Thursday, October 2, 2003, 7:18:49 AM, you wrote:

e> yes it makes sense. I used a ema that worked well but their near
e> values did not....and when I backtested it with new data the
e> results were not good.. I always use half of the historical data
e> to adjust system (parameters, risk managemnt, etc)..Once I finish
e> (before money management) I ran a backtest and see how would have
e> done in the "future" (with the other 50% percent of historical
e> data). Also I backtest contracts seprately ...in this way you are
e> sampling data and seeing if returns are consistent...another way
e> would be monthy testings.

e> BTW, I am still looking for a robust system with emas cross....How?

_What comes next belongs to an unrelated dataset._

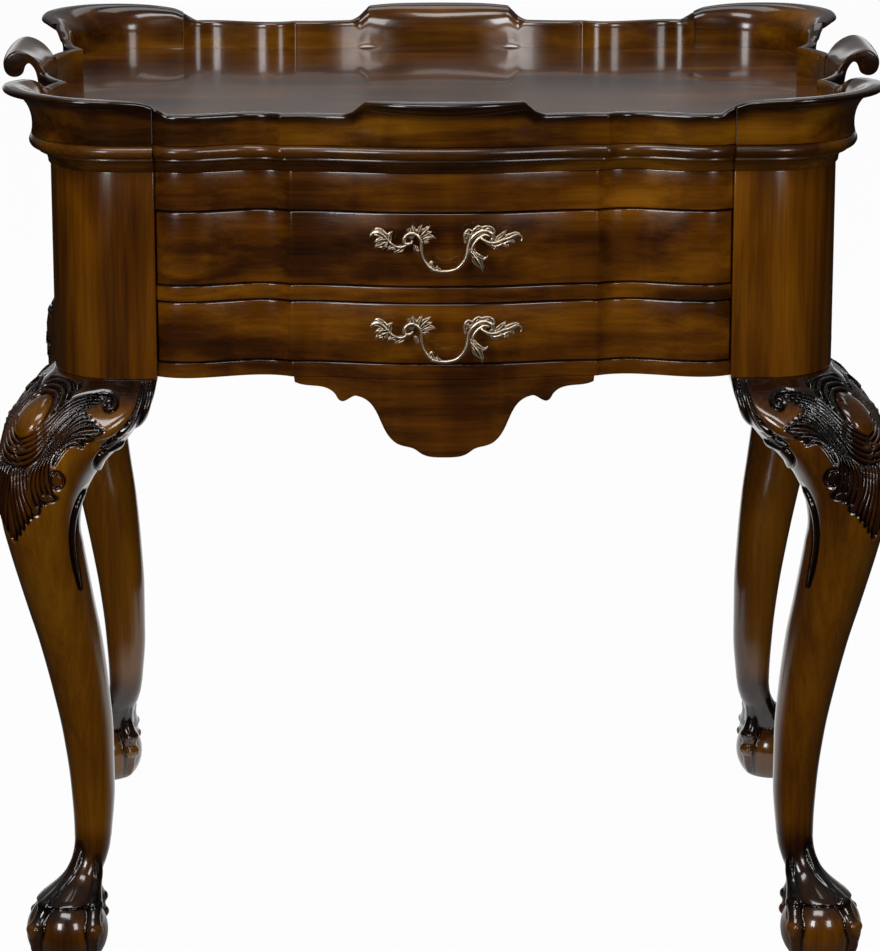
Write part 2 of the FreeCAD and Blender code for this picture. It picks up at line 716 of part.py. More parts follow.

e> 1) filter noise - wavelets

e> 2) adaptive parameters (voli adjusted, pattern adjusted, etc)

e> 3) neural networks?

e> Any comments?

I have serious doubts that it can be done successfully over the long
term (MA crossover systems). It's generally accepted that markets
trend less often than they chop. With any kind of MA crossover,
you're going to suffer some amount of lag.  When you do catch a
trending period, you may outperform for some period of time.  But
eventually the chop will catch up to you I suspect.  Moreover, your
trend needs to be so clean that you don't get taken out of it on what
is simply a correction. Set your MAs (or EMAs, or whatever) too
tightly, and welcome to 'Whipsaw World'.  Set them too loosely
(filtering "wavelets, which in my mind can only be defined after the
fact), and you'll get taken out at the bottom of corrections and lots
of other cycles, and put back in just as the cycle is ready to roll
over on you again. I have never seen a MA crossover that works
consistently over the long run. In the short run, and granted the
short run can persist for some time, they can seem to be great.  But
then comes payback time.

It all boils down to one question: Can you make enough during "clean"
trending periods to pay for the high cost of chop? Somebody may have
figured out a way to do that, and I can do it quite well over short
and selected periods of time.  But I cannot do it over the long term
with MA crossovers, and my experience is that the chop will come, and
it will wipe out the gains from the trends.

The age-old dilemma:  The longer the MAs, the less noise, but the
harder the lag is on your account.  The shorter the MAs, lag isn't a
problem, but the noise is hard on your account.